DATA LINES
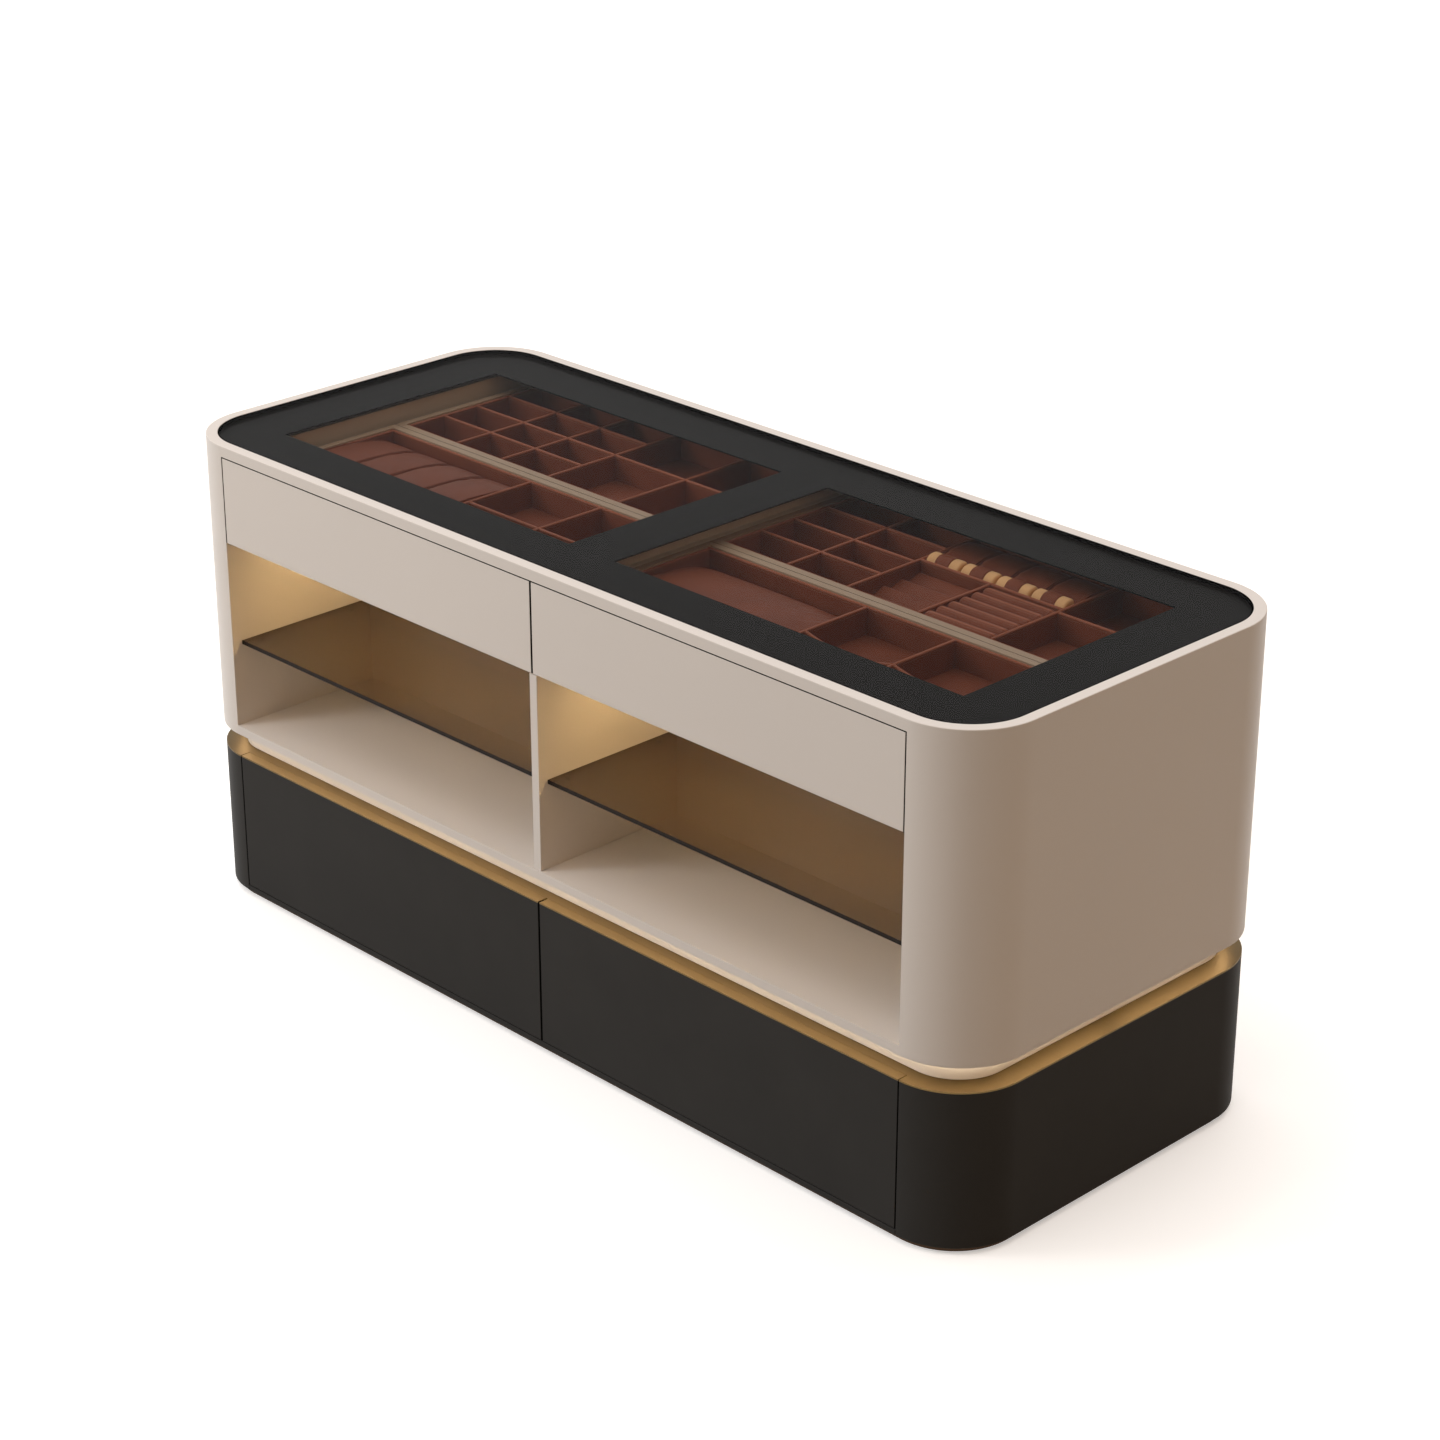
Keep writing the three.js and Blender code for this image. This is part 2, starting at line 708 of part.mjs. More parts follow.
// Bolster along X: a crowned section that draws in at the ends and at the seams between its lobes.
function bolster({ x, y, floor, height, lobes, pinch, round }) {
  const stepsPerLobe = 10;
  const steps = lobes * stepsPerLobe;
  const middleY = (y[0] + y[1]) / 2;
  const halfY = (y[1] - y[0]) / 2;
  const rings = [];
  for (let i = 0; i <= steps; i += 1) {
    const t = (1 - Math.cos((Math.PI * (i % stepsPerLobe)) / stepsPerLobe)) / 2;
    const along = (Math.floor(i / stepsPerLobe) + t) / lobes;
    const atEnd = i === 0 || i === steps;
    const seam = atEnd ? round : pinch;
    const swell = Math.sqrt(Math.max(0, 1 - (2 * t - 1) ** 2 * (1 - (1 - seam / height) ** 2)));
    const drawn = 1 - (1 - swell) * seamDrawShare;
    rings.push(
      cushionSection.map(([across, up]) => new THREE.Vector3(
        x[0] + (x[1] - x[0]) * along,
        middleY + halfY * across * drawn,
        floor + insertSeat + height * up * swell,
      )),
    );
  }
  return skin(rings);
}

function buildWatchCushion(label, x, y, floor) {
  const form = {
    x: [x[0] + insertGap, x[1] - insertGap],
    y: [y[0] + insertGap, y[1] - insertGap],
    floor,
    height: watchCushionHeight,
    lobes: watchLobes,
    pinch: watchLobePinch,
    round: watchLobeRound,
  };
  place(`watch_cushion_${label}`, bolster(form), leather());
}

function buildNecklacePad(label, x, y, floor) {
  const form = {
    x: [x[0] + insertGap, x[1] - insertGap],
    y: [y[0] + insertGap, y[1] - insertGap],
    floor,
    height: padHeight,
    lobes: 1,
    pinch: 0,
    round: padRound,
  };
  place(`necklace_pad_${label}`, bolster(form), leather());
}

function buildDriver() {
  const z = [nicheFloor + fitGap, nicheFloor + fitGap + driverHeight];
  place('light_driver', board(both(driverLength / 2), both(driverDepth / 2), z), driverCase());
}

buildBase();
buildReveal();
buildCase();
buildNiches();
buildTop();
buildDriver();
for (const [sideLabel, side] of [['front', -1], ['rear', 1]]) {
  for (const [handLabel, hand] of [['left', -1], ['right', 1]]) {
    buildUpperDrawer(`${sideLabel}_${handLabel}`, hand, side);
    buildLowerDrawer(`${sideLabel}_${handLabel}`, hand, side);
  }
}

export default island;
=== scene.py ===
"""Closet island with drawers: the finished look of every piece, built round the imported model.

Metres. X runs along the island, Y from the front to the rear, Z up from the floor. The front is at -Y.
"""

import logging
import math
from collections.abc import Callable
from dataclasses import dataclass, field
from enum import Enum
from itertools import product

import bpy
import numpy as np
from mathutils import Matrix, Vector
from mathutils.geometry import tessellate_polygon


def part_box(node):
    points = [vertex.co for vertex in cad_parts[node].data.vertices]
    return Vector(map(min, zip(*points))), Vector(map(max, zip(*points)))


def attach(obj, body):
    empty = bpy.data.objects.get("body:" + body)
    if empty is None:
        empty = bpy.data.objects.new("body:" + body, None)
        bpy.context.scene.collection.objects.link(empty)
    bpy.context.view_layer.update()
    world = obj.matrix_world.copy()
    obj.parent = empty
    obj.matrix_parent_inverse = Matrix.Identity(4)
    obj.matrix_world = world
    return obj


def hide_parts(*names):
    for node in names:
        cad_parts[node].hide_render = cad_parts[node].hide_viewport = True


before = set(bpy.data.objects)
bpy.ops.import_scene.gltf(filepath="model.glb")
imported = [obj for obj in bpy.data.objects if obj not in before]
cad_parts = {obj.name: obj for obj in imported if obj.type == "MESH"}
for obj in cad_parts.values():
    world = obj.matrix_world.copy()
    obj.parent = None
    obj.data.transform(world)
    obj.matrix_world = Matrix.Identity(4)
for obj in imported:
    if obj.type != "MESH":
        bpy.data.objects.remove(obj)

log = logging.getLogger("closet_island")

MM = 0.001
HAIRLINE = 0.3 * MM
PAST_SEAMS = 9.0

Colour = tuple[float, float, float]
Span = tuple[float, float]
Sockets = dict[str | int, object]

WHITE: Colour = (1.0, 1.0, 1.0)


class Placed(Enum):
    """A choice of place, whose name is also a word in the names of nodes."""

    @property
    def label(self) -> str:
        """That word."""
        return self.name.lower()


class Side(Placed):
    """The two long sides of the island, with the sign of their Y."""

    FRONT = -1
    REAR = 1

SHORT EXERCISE
Emit only the lines from the one containing "buildBase();" through the one containing "if empty is", copied exactly.

EXERCISE RESULT
buildBase();
buildReveal();
buildCase();
buildNiches();
buildTop();
buildDriver();
for (const [sideLabel, side] of [['front', -1], ['rear', 1]]) {
  for (const [handLabel, hand] of [['left', -1], ['right', 1]]) {
    buildUpperDrawer(`${sideLabel}_${handLabel}`, hand, side);
    buildLowerDrawer(`${sideLabel}_${handLabel}`, hand, side);
  }
}

export default island;
=== scene.py ===
"""Closet island with drawers: the finished look of every piece, built round the imported model.

Metres. X runs along the island, Y from the front to the rear, Z up from the floor. The front is at -Y.
"""

import logging
import math
from collections.abc import Callable
from dataclasses import dataclass, field
from enum import Enum
from itertools import product

import bpy
import numpy as np
from mathutils import Matrix, Vector
from mathutils.geometry import tessellate_polygon


def part_box(node):
    points = [vertex.co for vertex in cad_parts[node].data.vertices]
    return Vector(map(min, zip(*points))), Vector(map(max, zip(*points)))


def attach(obj, body):
    empty = bpy.data.objects.get("body:" + body)
    if empty is None:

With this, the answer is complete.